16 thoughts on “Kristof on Hiroshima – Not What You’d Expect”

  1. Quite a story-think it will get much mainstream attention?

    I never could understand how the Hiroshima and Nagasaki bombings were viewed as being “horrendous, immoral attacks” but the Tokyo and Dresden firebombing were viewed as business as usual.

  2. Kristof *is* the mainstream. Thanks, AL. I almost had him pegged as the sort of person who you could predict what he was going ot say before he said it …

  3. Hell, the war faction in the Japanese government even attempted a coup to prevent Emperor’s surrender announcement. It failed.

  4. Maybe we could get Billo Moyers to do a documentary based on Kristoff’s findings. THAT is when I’ll consider the story mainstream.

    Ray- right on- I was already framing my reply (with a blunderbuss!)before I got to his findings. Maybe old dogs can learn new tricks.

  5. The firebombing of Dresden *is* considered an abomination. Hell, Kurt Vonnegut is like Hamlet’s ghost on the subject.

    I really wish that American writers would refer to that emperor as “Showa”. Japanese emperors are properly called by their era names after their death. The current emperor will be “Akihito” only until his passing, upon which he’ll be “Heisei”. It makes a contemporary writer sound like a hick to say “Hirohito”, at least to my ears…

  6. I agree with the article, but does this fall into the category of everything the US did in WW2 is good, and everything since is bad? Some people seem to have this outlook. Could it be more of the same?

    Comment please:
    As horrifiic as these events were, didn’t they serve as a potent talisman, preventing use of the ‘bomb’ during the entire Cold War? How much more likely would a ‘Hot’ War have been, if the devastation of Hiroshima and Nagasaki weren’t there to provide examples of where it could lead?
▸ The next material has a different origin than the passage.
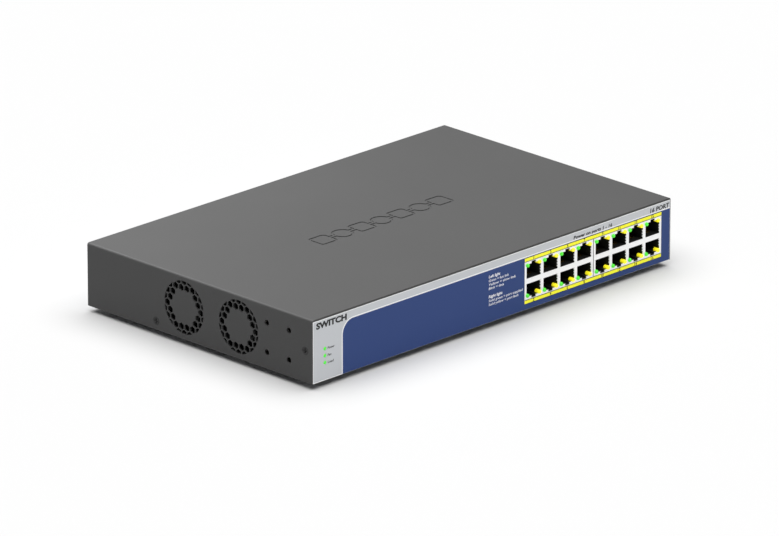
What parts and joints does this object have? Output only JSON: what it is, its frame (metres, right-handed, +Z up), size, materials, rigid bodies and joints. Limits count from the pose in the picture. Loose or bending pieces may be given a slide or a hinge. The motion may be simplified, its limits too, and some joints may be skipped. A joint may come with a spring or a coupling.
{
  "type": "desktop network switch",
  "caption": "Desktop network switch: folded steel body on rubber feet, two rows of network sockets in front, side fans behind honeycomb grilles, mains inlet at the rear.",
  "frame": {"origin": "on the floor under the middle of the body, at the underside of the rubber feet", "axes": "+Z up; the network sockets face -Y; +X is to the right seen from the front"},
  "size_m": [0.33, 0.207, 0.0475],
  "materials": {
    "cover_paint": "fine matte powder coat",
    "tray_steel": "plated steel",
    "label_film": "printed polyester film",
    "rubber": "soft matte rubber",
    "screw_black": "black oxide",
    "plated_steel": "zinc plated",
    "jack_metal": "bright nickel plate",
    "jack_plastic": "black moulded plastic",
    "contact_gold": "gold plated spring wire",
    "led_green": "clear green light",
    "led_yellow": "clear yellow light",
    "board_green": "glass fibre board with green solder mask",
    "chip_black": "moulded epoxy",
    "sink_plain": "extruded aluminium",
    "sink_black": "black anodised aluminium",
    "ferrite": "dark ferrite",
    "can_blue": "sleeved aluminium can",
    "can_black": "sleeved aluminium can",
    "nylon_white": "white nylon",
    "board_brown": "phenolic board",
    "insulator": "thin insulating sheet",
    "tape_yellow": "copper winding under polyester tape",
    "copper": "enamelled copper winding",
    "film_yellow": "moulded box capacitor",
    "ceramic": "ceramic fuse body",
    "inlet_black": "black moulded plastic",
    "blade_metal": "nickel plated brass",
    "wire_brown": "insulated copper wire",
    "wire_red": "insulated copper wire",
    "wire_black": "insulated copper wire",
    "ribbon_grey": "flat ribbon cable",
    "fan_plastic": "black glass-filled plastic",
    "bearing_bronze": "sintered bronze",
    "shaft_steel": "ground steel"
  },
  "bodies": {
    "chassis": {"top_cover": "cover_paint", "base_tray": "tray_steel", "front_label": "label_film", "rubber_feet": "rubber", "cover_screws": "screw_black", "bracket_nuts": "plated_steel", "jack_shield_left": "jack_metal", "jack_shield_right": "jack_metal", "jack_housing_left": "jack_plastic", "jack_housing_right": "jack_plastic", "jack_contacts_left": "contact_gold", "jack_contacts_right": "contact_gold", "port_leds_green": "led_green", "port_leds_yellow": "led_yellow", "main_board": "board_green", "lan_transformers": "chip_black", "switch_chip": "chip_black", "switch_heatsink": "sink_plain", "poe_chips": "chip_black", "poe_heatsinks": "sink_black", "power_inductors": "ferrite", "board_capacitors": "can_blue", "memory_chips": "chip_black", "board_headers": "nylon_white", "board_standoffs": "plated_steel", "board_screws": "plated_steel", "status_board": "board_green", "status_leds": "led_green", "status_cable": "ribbon_grey", "psu_board": "board_brown", "psu_insulator": "insulator", "psu_transformer_core": "ferrite", "psu_transformer_coil": "tape_yellow", "psu_bulk_capacitors": "can_black", "psu_primary_heatsink": "sink_plain", "psu_secondary_heatsink": "sink_plain", "psu_transistors": "chip_black", "psu_line_choke": "copper", "psu_film_capacitor": "film_yellow", "psu_fuse": "ceramic", "psu_output_capacitors": "can_blue", "psu_connectors": "nylon_white", "inlet_socket": "inlet_black", "inlet_pins": "blade_metal", "inlet_screws": "screw_black", "inlet_wires": "wire_brown", "dc_cable": "wire_red", "fan_bracket": "plated_steel", "bracket_screws": "plated_steel", "fan_screws": "screw_black", "fan_frame_front": "fan_plastic", "fan_frame_rear": "fan_plastic", "fan_bearings": "bearing_bronze", "fan_motors": "copper", "fan_cables": "wire_black"},
    "rotor_front": {"fan_rotor_front": "fan_plastic", "fan_shaft_front": "shaft_steel"},
    "rotor_rear": {"fan_rotor_rear": "fan_plastic", "fan_shaft_rear": "shaft_steel"}
  },
  "joints": [
    {"name": "fan_spin_front", "type": "hinge", "parent": "chassis", "child": "rotor_front", "pos_m": [-0.1522, -0.0365, 0.026], "axis": [-1, 0, 0], "continuous": true},
    {"name": "fan_spin_rear", "type": "hinge", "parent": "chassis", "child": "rotor_rear", "pos_m": [-0.1522, 0.0136, 0.026], "axis": [-1, 0, 0], "continuous": true}
  ]
}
  7. I think there’s another point being missed: even if what the US did was bad, does that mean that we want to give everyone, including unstable regimes like Iran and Iraq and North Korea, the ability to go back to WW2 style total war? Despite what all the usual suspects say, we have fought the current war in a very limited fashion; If Hussein, or Kim Jong
    Il, wants to go back to the old days when nations committed warfare by firebombing cities, should we let them? Doesn’t that chain of reasoning end with us forced to do all the things over again, in retaliation, that the usual suspects say robbed us of legitimacy?
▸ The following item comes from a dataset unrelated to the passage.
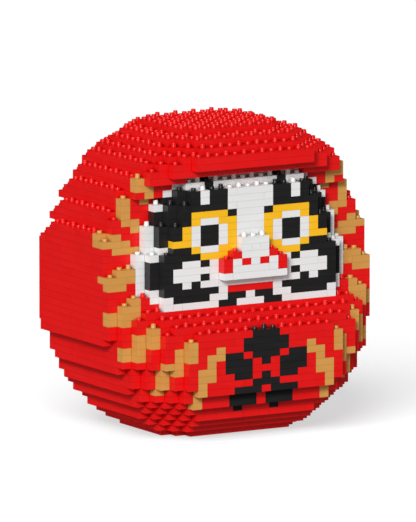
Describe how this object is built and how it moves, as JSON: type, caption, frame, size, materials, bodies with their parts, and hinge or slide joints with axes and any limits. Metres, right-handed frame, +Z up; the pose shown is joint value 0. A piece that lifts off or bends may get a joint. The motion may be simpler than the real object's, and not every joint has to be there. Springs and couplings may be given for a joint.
{
  "type": "brick-built daruma doll",
  "caption": "Brick-built daruma doll: a hollow round red body of small studded bricks in stepped courses, with a bearded white face, gold scroll marks and a flower crest.",
  "frame": {"origin": "centre of the bounding box on the base plane, Z = 0 at the underside of the lowest course", "axes": "+Z up; the face looks along -Y; left in node names is the -X side; X is the symmetry direction of the doll's left and right halves"},
  "size_m": [0.174, 0.132, 0.1786],
  "materials": {
    "red": "glossy moulded plastic, bright red",
    "gold": "glossy moulded plastic, tan gold",
    "white": "glossy moulded plastic, white",
    "black": "glossy moulded plastic, black",
    "yellow": "glossy moulded plastic, warm yellow"
  },
  "bodies": {
    "root": {"base_course": "red", "belly_emblem_black": "black", "belly_ledge_courses": "red", "cheek_white_left": "white", "cheek_white_right": "white", "chin_black": "black", "chin_level_courses": "red", "chin_white": "white", "crown_cap": "red", "crown_courses": "red", "eye_level_courses": "red", "eye_ring_left": "yellow", "eye_ring_right": "yellow", "eye_white_left": "white", "eye_white_right": "white", "eyebrow_black_left": "black", "eyebrow_black_right": "black", "eyebrow_level_courses": "red", "foot_courses": "red", "forehead_white": "white", "gold_scroll_1_left": "gold", "gold_scroll_1_right": "gold", "gold_scroll_2_left": "gold", "gold_scroll_2_right": "gold", "gold_scroll_3_left": "gold", "gold_scroll_3_right": "gold", "gold_scroll_4_left": "gold", "gold_scroll_4_right": "gold", "gold_scroll_5_left": "gold", "gold_scroll_5_right": "gold", "gold_scroll_6_left": "gold", "gold_scroll_6_right": "gold", "gold_scroll_7_left": "gold", "gold_scroll_7_right": "gold", "gold_scroll_8_left": "gold", "gold_scroll_8_right": "gold", "hood_brow_courses": "red", "hood_rim_courses": "red", "inner_frame_lower": "red", "inner_frame_middle": "red", "inner_frame_upper": "red", "lower_belly_courses": "red", "lower_bowl_courses": "red", "middle_belly_courses": "red", "mouth_level_courses": "red", "mouth_red": "red", "nose_level_courses": "red", "nose_white": "white", "nostrils_red": "red", "pupil_left": "black", "pupil_right": "black", "temple_black_left": "black", "temple_black_right": "black", "temple_white_left": "white", "temple_white_right": "white", "upper_belly_courses": "red", "whisker_black_left": "black", "whisker_black_right": "black"}
  },
  "joints": []
}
  8. Kristof here sounds like one of those rare Democrats who recognizes that foreigners are not mere backdrops for domestic politics. Many people, not just Americans, tend to think that foreigners are not real, and that everything foreigners do, say or think is due to some domestic cause/event/disliked faction, as opposed to foreigners acting the way they do for foreign reasons.

    A good line about this tendency was expressed by a Southern gentlemen named Pickett who, when asked why the South lost at Gettysburg, replied that he always thought the Yankees had something to do with it.

    Those who consider Hiroshima and Nagasaki only in terms of the American side are perfect examples of this attitude.

  9. Kristof, like most people, seems to think there were not alternative WMD to the A-Bomb.

    The same June 18, 1945 meeting where Truman decided to use the A-Bomb also presented the case for the mass use of chemical weapons against the civilian population of Japan.

    Using gas, not a ground invasion, was the real American “Plan B” for ending WW2.

  10. You know, I would’ve thought that when Hirohito’s (I guess I’m a hick) papers were released a few years back and they showed that the bomb was central in his decision to support surrender, that would have ended the American left’s myth about the bomb.

    Yeah, I kno, call me naive…

  11. I thing it’s time people got off bashing the US for those first two bombs. What was so horrible about them? Oh, they killed a rather large number of people. Well, in
    the history of the world, the toll of the Hiroshima and Nagasaki bombs has been vastly exceeded many times over, most recently in Rwanda where the deaths
    were all exclusively the result of old-fashioned hand craftsmanship. But the oh-so-caring US-bashers have wasted no time railing and recoiling against the perpetrators, apparently because good machetes are morally superior to bad nuclear weapons and the victims must have all died happy.

    Likewise for the Pol Pot regime’s ‘intellecticide’, and for Stalin’s six million starved Ukrainians – it doesn’t matter that both Hiroshima and Nagasaki were dwarfed by those body counts. The USA didn’t do the deeds, so no energy is wasted in thunderous accusations.

    If ideology were properly recognized as a WMD, the lefties would be the grand slam perp kings.

  12. I’m reminded of an anti-war demonstrator at a reunion of the bomb makers.

    The sign said One Bomb – Too Many.

    Teller (I think) replied “One bomb? Not enough.”

  13. “The chief cause is US nuclear policy that, by openly declaring the possibility of a pre-emptive nuclear first strike and calling for resumed research into mini-nukes and other so-called ‘useable nuclear weapons,’ appears to worship nuclear weapons as God,” he said.

    Where do people get their hyperbole?

  14. In the eve of Hiroshima, there was an Allied declaration adressing Japan, which is worth reading until today:

    “The time has come for Japan to decide whether she will continue to be controlled by those self-willed militaristic advisers whose unintelligent calculations have brought the Empire of Japan to the threshold of annihilation, or whether she will follow the path of reason.”

    Japan didn’t listen, and a few days later the U.S. dropped the bomb. The fallout of this event still shapes todays Korea and Germany.